I francesi, nella loro ossessione di protezionismo linguistico, hanno istituito una apposita Commission générale de terminologie et de néologie, che mese per mese stila una lista dei termini stranieri (vedi inglesi), con la loro brava traduzione, ordinati per settori.
Gli esiti sono spesso buffi e comunque quasi sempre parole efficaci e brevissime vengono sostituite con espressioni lunghe e complicate.
Così podcast diventa diffusion pour baladeur, letteralmente “trasmissione per walkman”, e siccome non si può dire nemmeno walkman, allora il tutto diventa più o meno “trasmissione per apparecchio da sentire mentre si cammina” o “da ascolto portatile”.
Solo in un caso il francese mi sembra molto più efficace dell’inglese: il post dei blog è billet. Semplicemente biglietto.
E forse è bene non scordare che ci rimette, almeno nel Paese dei nostri cugini, la scienza che da tempo si avvale di quel linguaggio comune che è l’inglese (scientifico). Oggi si può lavorare nel campo scientifico in qualunque paese con la certezza che almeno i paper ed i documenti conterranno termini già conosciuti. Ma forse non in Francia.
La commissione opera da almeno vent’anni ed è riuscita ad affermare termini che altrimenti sarebbero rimasti “curiosità”, come logicielle.

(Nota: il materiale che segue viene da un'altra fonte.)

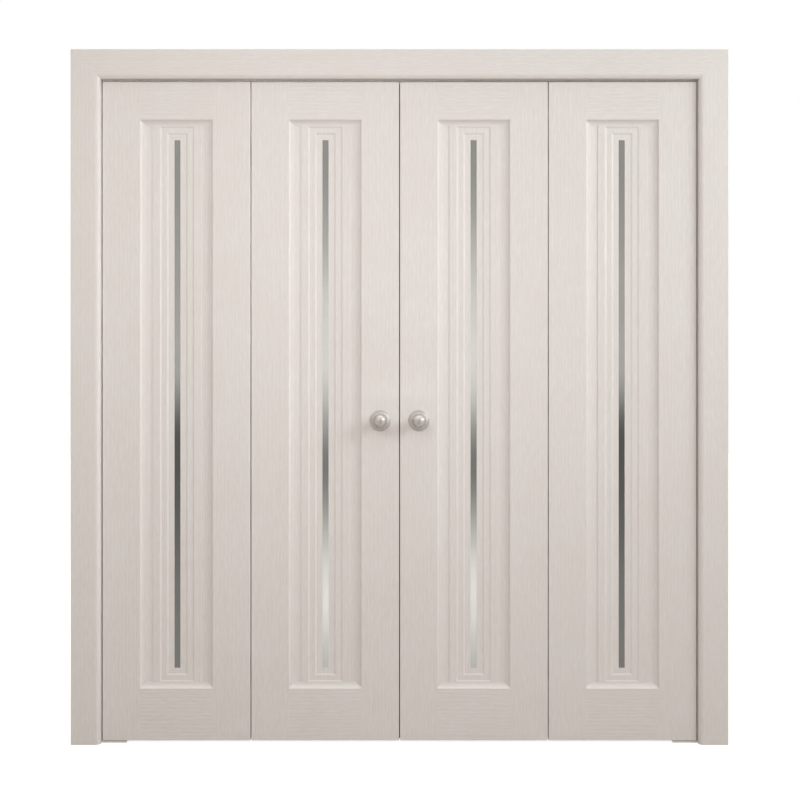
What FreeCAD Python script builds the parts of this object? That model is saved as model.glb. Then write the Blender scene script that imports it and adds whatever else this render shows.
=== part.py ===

In Italia, un osservatorio sui neologismi avrebbe dovuto curarlo la Crusca, ma i mezzi sono quelli che sono. Inoltre, il francese, a differenza dell’italiano, è rimasto una lingua veicolare, noi, in cinque anni, siamo riusciti anche a perdere la I di FIGS oltre che tutte le notorie 3I.
E viste le violenze che la nostra lingua subisce quotidianamente da parte di quelli che dovrebbero esserne gli alfieri (e che qualcun altro, meglio di me in passato ha con sagacia definito pennivendoli), non c’è da meravigliarsi se in tanti, troppi, pensano che sia corretto “anguria” e che “cocomero” sia volgare voce romanesca o, peggio, meridionale.
Luigi Muzii
Appendice al commento precedente.
Non è necessario essere protezionisti. Un osservatorio sui neologismi è fatto importante perché aiuta la conoscenza. Webster e OED di recente hanno aggiunto oltre 100 voci ai dizionari e gli archivi sono consultabili sempre e liberamente.

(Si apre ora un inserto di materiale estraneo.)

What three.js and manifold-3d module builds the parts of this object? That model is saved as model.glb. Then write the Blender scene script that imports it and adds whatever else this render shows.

Quanto all’efficacia e alla brevità, queste non vanno sempre in coppia, anzi. Mouse si dice ratón in spagnolo, maus in tedesco, sourisse in francese; noi abbiamo avuto paura di chiamarlo topo perché, molto “mascolinamente” (e ipocritamente, molto tipico) abbiamo pensato di tutelare le segretarie che avrebbero potuto restare schifate dal dover prendere in mano un sorcio. Così, oggi, capita spesso di leggere quale B.O in cui si ordinano “n mouses”.